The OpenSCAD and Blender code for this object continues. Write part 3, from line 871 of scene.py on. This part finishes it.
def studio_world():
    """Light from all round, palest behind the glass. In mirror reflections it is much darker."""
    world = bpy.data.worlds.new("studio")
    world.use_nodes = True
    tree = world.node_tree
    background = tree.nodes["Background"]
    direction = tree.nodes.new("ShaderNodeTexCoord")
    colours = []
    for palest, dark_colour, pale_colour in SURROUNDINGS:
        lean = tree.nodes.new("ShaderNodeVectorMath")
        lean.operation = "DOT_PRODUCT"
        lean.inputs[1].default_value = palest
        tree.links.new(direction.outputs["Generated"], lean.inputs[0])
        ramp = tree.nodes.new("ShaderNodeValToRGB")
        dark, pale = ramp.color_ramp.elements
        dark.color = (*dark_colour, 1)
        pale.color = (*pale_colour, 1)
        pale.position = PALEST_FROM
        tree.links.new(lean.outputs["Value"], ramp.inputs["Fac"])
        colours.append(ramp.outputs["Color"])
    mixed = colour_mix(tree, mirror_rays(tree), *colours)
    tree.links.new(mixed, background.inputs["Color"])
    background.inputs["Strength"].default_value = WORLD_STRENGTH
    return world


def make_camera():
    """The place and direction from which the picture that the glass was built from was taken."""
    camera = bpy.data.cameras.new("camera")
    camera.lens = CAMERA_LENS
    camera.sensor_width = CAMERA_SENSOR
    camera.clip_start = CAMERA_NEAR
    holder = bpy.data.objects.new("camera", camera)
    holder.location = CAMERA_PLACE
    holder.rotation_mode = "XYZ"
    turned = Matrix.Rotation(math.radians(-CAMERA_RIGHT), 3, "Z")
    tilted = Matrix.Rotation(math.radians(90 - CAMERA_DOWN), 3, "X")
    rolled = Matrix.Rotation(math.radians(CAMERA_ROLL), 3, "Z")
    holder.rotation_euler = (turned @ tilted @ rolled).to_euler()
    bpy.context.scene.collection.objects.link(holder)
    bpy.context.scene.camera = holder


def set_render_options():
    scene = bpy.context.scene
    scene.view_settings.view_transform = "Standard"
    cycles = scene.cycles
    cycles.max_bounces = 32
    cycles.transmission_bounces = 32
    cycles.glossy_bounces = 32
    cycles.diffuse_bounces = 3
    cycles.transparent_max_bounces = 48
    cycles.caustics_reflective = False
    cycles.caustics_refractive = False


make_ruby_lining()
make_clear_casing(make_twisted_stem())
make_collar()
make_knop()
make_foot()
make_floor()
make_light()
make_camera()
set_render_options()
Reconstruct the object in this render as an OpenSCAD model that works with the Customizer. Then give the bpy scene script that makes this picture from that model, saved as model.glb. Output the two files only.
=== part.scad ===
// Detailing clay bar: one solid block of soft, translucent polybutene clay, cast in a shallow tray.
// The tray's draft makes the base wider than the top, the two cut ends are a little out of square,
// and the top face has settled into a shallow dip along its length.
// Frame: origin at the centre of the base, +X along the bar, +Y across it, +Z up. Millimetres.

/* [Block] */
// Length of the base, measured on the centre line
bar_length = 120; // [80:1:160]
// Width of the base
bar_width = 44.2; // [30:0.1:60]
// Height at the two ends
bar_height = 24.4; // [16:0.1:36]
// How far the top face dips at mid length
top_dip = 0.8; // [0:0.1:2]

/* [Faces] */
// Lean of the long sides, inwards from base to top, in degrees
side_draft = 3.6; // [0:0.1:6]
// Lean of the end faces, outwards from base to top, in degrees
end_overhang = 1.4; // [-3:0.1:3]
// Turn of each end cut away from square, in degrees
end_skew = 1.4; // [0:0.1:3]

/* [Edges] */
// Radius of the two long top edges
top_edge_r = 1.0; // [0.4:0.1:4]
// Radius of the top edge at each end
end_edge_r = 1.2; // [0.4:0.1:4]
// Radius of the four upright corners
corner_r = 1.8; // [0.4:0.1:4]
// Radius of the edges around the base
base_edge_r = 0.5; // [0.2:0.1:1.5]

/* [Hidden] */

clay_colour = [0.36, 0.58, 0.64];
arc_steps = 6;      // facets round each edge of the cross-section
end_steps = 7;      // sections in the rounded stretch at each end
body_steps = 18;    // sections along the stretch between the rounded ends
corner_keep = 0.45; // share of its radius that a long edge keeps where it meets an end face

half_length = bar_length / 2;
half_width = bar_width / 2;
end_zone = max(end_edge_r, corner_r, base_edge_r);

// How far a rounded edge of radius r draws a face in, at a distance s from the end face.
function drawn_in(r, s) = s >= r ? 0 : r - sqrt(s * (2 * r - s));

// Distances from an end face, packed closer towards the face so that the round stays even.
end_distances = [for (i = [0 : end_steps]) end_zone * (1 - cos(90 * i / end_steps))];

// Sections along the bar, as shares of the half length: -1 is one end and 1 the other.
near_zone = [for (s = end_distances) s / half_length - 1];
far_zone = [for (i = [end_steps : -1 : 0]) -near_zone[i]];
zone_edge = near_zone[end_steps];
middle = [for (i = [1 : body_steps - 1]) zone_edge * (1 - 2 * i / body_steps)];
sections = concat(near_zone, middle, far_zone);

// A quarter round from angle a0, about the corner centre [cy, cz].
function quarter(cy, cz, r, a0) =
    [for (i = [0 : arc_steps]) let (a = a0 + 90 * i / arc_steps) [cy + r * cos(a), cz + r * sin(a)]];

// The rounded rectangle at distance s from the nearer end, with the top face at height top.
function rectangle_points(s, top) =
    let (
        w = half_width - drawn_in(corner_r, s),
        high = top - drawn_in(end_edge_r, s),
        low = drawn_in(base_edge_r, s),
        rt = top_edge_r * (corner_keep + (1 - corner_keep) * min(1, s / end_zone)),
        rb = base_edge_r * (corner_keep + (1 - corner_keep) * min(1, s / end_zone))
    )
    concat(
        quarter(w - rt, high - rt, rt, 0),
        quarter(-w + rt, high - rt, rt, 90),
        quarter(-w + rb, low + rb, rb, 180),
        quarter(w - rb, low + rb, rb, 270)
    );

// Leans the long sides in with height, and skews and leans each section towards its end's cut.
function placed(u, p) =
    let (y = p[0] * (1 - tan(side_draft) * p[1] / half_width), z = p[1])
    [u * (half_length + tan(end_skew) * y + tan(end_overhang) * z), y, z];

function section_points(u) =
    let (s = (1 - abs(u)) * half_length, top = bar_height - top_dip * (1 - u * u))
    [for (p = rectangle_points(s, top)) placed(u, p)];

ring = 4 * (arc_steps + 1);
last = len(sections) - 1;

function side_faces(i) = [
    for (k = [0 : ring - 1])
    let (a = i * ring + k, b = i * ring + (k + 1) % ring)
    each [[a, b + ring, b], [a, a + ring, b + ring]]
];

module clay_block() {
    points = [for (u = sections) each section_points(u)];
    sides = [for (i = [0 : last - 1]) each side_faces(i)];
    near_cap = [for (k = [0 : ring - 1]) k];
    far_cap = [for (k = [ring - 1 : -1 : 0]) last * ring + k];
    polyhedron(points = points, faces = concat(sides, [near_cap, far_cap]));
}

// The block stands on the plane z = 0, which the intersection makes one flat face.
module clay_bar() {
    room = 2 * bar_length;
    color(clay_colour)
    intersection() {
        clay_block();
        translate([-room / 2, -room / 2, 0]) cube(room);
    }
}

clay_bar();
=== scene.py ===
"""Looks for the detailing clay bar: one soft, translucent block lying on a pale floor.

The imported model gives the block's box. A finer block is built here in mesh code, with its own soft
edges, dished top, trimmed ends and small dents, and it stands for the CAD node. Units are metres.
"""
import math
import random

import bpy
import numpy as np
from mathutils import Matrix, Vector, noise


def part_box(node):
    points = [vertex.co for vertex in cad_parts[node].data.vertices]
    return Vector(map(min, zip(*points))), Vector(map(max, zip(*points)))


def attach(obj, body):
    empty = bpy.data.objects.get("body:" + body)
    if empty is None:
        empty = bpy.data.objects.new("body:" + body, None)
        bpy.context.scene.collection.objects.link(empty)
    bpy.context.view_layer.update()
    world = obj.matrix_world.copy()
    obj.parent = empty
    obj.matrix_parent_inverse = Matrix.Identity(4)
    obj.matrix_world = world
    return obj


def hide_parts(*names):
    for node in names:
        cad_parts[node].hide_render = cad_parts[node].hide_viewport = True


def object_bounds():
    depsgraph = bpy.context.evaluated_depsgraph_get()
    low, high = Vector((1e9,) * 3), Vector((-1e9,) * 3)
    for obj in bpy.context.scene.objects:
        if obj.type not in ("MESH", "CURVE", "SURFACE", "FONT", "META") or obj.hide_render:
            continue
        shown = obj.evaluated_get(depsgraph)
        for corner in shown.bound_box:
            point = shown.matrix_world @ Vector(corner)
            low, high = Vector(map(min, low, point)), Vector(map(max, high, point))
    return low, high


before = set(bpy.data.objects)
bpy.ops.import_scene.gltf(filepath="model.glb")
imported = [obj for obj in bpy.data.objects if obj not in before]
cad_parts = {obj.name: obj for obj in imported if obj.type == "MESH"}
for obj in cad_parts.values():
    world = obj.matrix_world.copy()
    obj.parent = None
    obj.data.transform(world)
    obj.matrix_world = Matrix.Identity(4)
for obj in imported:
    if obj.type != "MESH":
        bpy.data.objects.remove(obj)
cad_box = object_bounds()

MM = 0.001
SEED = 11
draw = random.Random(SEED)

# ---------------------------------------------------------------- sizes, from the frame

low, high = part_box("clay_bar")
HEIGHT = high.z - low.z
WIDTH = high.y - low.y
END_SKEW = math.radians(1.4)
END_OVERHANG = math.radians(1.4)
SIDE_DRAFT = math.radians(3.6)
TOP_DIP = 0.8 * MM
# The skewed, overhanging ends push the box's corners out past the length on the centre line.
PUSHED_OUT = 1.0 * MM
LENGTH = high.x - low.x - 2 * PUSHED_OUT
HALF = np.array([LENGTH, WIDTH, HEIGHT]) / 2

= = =

Nothing but the lines from the one with "Reconstruct the object" through the one with "it, +Z up. Millimetres." should be retyped; include both and keep them exact.

Reconstruct the object in this render as an OpenSCAD model that works with the Customizer. Then give the bpy scene script that makes this picture from that model, saved as model.glb. Output the two files only.
=== part.scad ===
// Detailing clay bar: one solid block of soft, translucent polybutene clay, cast in a shallow tray.
// The tray's draft makes the base wider than the top, the two cut ends are a little out of square,
// and the top face has settled into a shallow dip along its length.
// Frame: origin at the centre of the base, +X along the bar, +Y across it, +Z up. Millimetres.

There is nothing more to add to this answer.